An upcut spiral bit will try pull itself down into the wood if it isn't tight in the collet. You likely ruined your collet or maybe it was worn to begin with. Try it with a straight bit.


----------



## BurlyBob (Mar 13, 2012)

Joel, If you've got access to someone with a sand blaster Get them to shoot the shaft of your router bit. It doesn't to be heavy just enough to abrade the surface of the shaft so the collet can get a grip on the bit. I had a router bit traveling out of the collet as I was making a dovetail. No matter how hard I tried to tighten that collet the bit would travel out. That little bit of abrasion made all the difference.


----------



## Lazyman (Aug 8, 2014)

Is it possible that your bit is actually a 6mm bit instead of a 1/4"? They make upcut bits for CNC machines in metric sizes and it may be close enough in size that perhaps your 1/4" collet can hold it, just not tight enough?


----------



## HerringImpaired (Mar 13, 2019)

Was the bit bottomed out in the collet? Best practice is to bottom the bit out, and then pull upward about a 1/16" to 1/8" or so, and then tighten the collet. 
(Nice shoulder decoration! I have an African Grey on my shoulder as I type this)


----------



## CaptainKlutz (Apr 23, 2014)

Hmm, when the bit became loose the 1st time, did you check if it was bent? 
Bent bits will vibrate themselves out of a good tight collet. 
1/4" bits bend really easily if you push them too fast in hardwood.

I always try a different bit before blaming the collet.

Best Luck.


----------



## stripit (Oct 21, 2012)

Thanks to everyone who took the time to right. I tried all your suggestions, change to a sright bit with a 1/2" shank, which meant a new collect, even sand it a little. The bit still came loose. I think I have found the problem, I needed the smallest circle I could get.with this jig which is 9 1/4". To get this you have to leave off the base plate, and just use the small dove tail piece (about 1 1/4" long) and this does not give a enough support for the jig. the jig tends to tip just a little, and I think that is putting stress on the bit. So I guess I'll go to plan B for Christmas.

The bird is a sun Conure and rules the roost around here.
Thanks again.


----------



## geraldvg (Jul 5, 2013)

I would have put my money on the bit being "bottomed out" in the collet.
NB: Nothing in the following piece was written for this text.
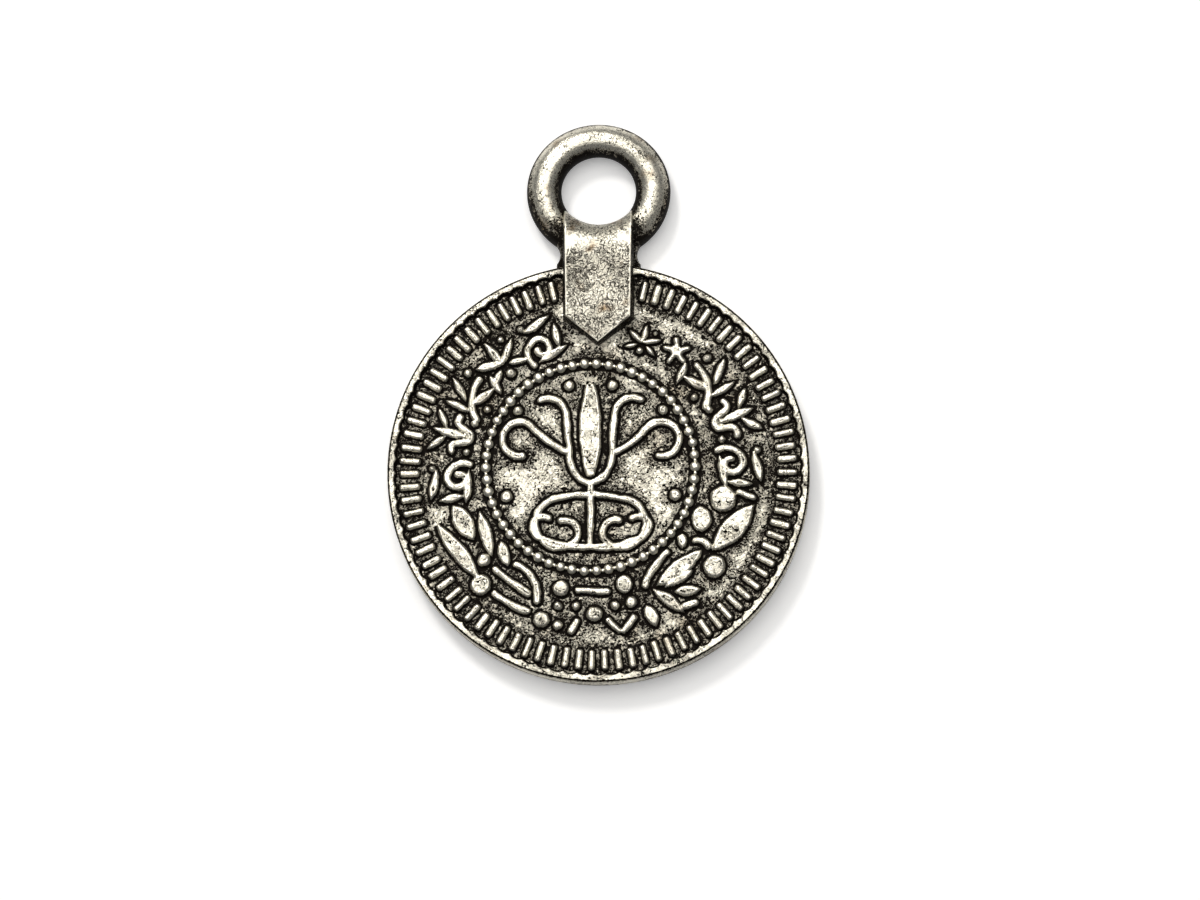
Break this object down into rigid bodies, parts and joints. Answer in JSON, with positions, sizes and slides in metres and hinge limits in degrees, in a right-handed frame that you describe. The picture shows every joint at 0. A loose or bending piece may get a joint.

If the bit shaft is bottomed out, the collet cannot grip adequately. My solution to the issue is to cut and slip on each bit's shaft really short sections of Tygon (clear plastic) tubing to effectively make an "O-ring" that prevents the bit from sinking too deeply in the collet while you are trying the get the nut tightened.


----------



## Tony_S (Dec 16, 2009)

Don't convince yourself that the jig is the problem. It isn't. 
It doesn't matter what happens as far as tipping, jamming, kick back etc. or the type of bit. The router bit should NEVER come loose.
I understand that you put on a new collet and router bit….but there's something wrong with either the collets, the chuck, the bits, or you're not tightening the bit properly.
Once in a rare while, I've come across bits that have a slightly undersized shaft, but it usually isn't anything that an extra crank on the collet won't solve.
Does the router vibrate? Maybe the bearings are shot and the vibration is causing the collet to loosen?


----------



## DrTebi (Jun 16, 2009)

I am with Tony_S on this one. I have cut dozens of large circles for speakers, and never had a bit come loose.

Maybe tell us how exactly you are tightening your router bit, or show us some pictures of the setup. There just might be something else that causes the problem.


----------